## What is expected
Set down the material below in full, matching it exactly.

## Supplied data
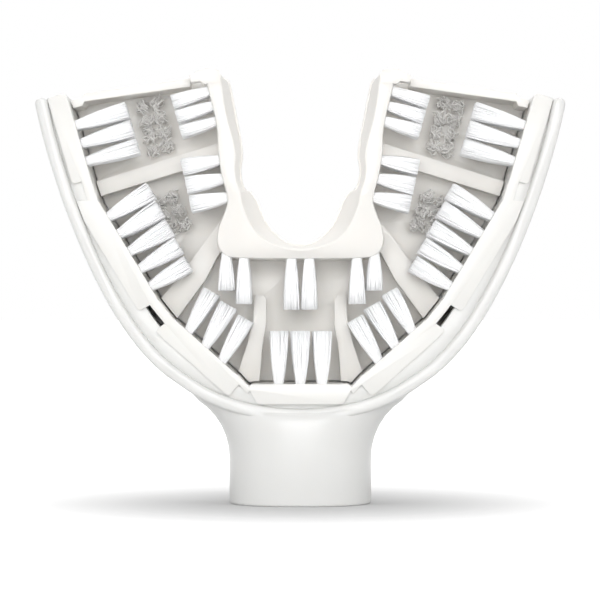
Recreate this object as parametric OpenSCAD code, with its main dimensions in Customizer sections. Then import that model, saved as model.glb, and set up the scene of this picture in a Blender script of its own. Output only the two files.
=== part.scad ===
// U-shaped toothbrush head: a tray that takes a whole arch of teeth, with bristles on three sides.
// It stands on its neck. X runs across the arch, Y from the open front to the back, Z up.
// The origin is the middle of the neck's foot, on the axis of the drive bore.

/* [Arch] */
// Width between the shell's inner faces at the arm ends
arch_w = 63.4; // [61:0.1:67]
// Height from the lowest point of the shell's inner face to the arm ends
arch_h = 39; // [38:0.1:42]

/* [Shell] */
// Depth of the tray from its front rim to its back
tray_d = 13; // [12.4:0.1:14]
// Thickness of the shell's outer wall
shell_t = 1.6; // [1.3:0.05:1.8]
// Thickness of the shell's back
back_t = 1.6; // [1.2:0.1:2]
// Radius of the front rim's edges
rim_r = 0.45; // [0.2:0.05:0.55]
// Radius of the edge round the back
back_r = 1.3; // [0.8:0.1:1.5]
// Width of the drain windows behind the first hinges
window_w = 2.2; // [1.6:0.1:2.4]
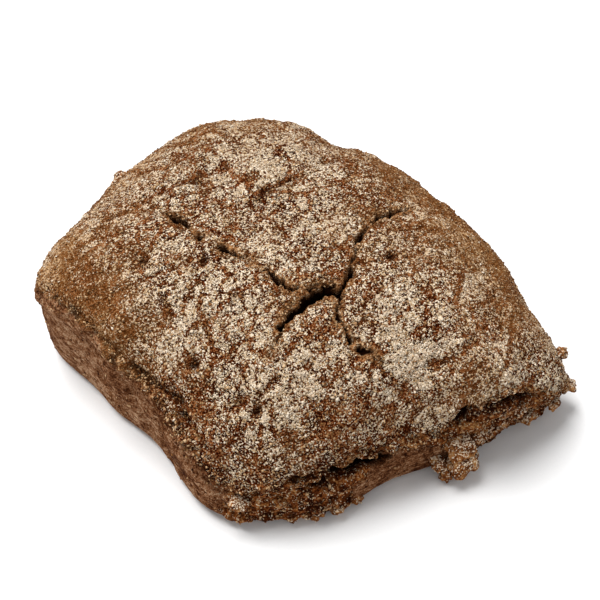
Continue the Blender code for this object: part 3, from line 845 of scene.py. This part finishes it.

## Exercise answer
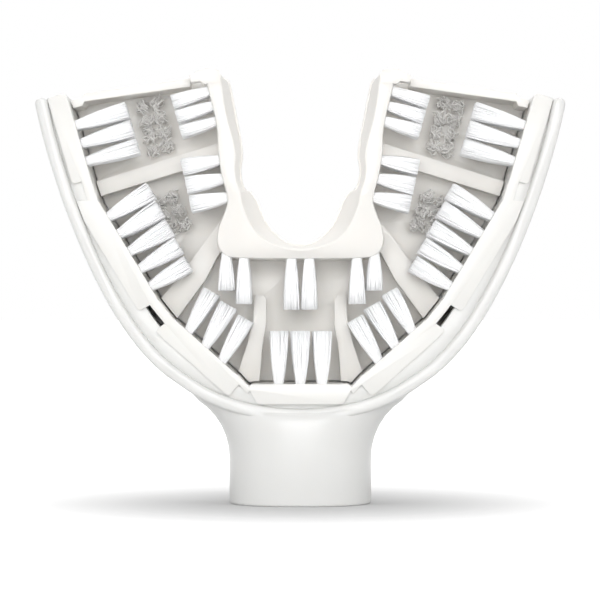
Recreate this object as parametric OpenSCAD code, with its main dimensions in Customizer sections. Then import that model, saved as model.glb, and set up the scene of this picture in a Blender script of its own. Output only the two files.
=== part.scad ===
// U-shaped toothbrush head: a tray that takes a whole arch of teeth, with bristles on three sides.
// It stands on its neck. X runs across the arch, Y from the open front to the back, Z up.
// The origin is the middle of the neck's foot, on the axis of the drive bore.

/* [Arch] */
// Width between the shell's inner faces at the arm ends
arch_w = 63.4; // [61:0.1:67]
// Height from the lowest point of the shell's inner face to the arm ends
arch_h = 39; // [38:0.1:42]

/* [Shell] */
// Depth of the tray from its front rim to its back
tray_d = 13; // [12.4:0.1:14]
// Thickness of the shell's outer wall
shell_t = 1.6; // [1.3:0.05:1.8]
// Thickness of the shell's back
back_t = 1.6; // [1.2:0.1:2]
// Radius of the front rim's edges
rim_r = 0.45; // [0.2:0.05:0.55]
// Radius of the edge round the back
back_r = 1.3; // [0.8:0.1:1.5]
// Width of the drain windows behind the first hinges
window_w = 2.2; // [1.6:0.1:2.4]
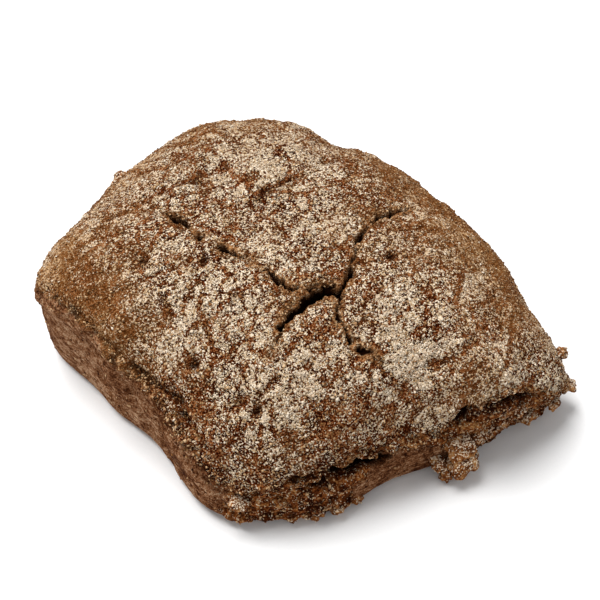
Continue the Blender code for this object: part 3, from line 845 of scene.py. This part finishes it.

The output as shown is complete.